■ SUPPLIED DATA ■
* * *

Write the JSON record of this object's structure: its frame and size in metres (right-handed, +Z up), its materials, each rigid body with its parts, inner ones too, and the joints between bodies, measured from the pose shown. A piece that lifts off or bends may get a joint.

* * *

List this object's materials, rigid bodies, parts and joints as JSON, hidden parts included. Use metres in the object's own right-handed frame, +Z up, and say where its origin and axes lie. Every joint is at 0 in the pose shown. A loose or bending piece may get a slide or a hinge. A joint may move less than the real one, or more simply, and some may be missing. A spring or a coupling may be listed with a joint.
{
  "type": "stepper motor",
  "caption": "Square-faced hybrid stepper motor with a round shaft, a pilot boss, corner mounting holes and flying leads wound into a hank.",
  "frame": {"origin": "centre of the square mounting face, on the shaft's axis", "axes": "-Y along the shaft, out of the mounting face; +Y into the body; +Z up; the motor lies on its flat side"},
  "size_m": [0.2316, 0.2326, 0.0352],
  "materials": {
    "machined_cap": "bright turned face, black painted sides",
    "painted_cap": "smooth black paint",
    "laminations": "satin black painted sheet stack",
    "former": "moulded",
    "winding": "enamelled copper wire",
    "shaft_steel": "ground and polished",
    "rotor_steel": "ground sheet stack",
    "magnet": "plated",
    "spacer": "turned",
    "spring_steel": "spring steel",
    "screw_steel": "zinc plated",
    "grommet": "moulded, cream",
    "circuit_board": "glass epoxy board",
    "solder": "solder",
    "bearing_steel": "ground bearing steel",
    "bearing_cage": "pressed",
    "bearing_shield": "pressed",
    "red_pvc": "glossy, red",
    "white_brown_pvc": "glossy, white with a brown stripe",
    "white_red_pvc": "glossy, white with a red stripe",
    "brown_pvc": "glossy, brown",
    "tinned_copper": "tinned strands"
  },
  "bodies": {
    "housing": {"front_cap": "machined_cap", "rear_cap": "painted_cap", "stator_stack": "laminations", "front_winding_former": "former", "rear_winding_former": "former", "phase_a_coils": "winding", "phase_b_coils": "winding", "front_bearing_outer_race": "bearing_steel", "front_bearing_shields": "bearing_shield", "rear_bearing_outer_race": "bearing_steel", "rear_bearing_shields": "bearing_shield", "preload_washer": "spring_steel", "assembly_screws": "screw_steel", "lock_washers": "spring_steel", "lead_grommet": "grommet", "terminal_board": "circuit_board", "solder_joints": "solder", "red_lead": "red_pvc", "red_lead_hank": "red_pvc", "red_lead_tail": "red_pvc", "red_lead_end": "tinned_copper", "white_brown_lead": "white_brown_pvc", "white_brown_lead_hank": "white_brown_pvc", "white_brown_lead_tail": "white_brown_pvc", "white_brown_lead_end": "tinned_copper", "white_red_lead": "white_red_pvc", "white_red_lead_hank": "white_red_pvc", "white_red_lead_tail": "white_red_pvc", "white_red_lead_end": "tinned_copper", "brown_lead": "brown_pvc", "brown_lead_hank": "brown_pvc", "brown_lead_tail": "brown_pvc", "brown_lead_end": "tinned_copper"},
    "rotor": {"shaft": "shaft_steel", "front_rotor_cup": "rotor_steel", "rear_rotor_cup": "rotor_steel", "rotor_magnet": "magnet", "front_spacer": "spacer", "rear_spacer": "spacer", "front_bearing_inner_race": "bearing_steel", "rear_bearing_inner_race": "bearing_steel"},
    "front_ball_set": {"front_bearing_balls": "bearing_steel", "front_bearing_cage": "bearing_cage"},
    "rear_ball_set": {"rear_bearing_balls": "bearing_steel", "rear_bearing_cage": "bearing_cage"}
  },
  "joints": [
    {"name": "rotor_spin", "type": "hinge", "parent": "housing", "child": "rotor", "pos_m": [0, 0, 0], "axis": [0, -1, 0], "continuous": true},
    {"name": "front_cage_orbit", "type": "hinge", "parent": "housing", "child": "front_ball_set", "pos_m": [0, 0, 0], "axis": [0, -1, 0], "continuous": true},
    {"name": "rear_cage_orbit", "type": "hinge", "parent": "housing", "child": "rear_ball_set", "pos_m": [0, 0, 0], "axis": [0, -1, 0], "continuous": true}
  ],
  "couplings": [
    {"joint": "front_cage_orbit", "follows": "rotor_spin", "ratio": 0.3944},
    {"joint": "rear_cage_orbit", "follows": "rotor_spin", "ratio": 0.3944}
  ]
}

* * *

■ TASK INSTRUCTIONS ■
Identify every line holding the word "handed" and copy it out.

■ RESPONSE FOR THIS EXERCISE ■
Write the JSON record of this object's structure: its frame and size in metres (right-handed, +Z up), its materials, each rigid body with its parts, inner ones too, and the joints between bodies, measured from the pose shown. A piece that lifts off or bends may get a joint.
List this object's materials, rigid bodies, parts and joints as JSON, hidden parts included. Use metres in the object's own right-handed frame, +Z up, and say where its origin and axes lie. Every joint is at 0 in the pose shown. A loose or bending piece may get a slide or a hinge. A joint may move less than the real one, or more simply, and some may be missing. A spring or a coupling may be listed with a joint.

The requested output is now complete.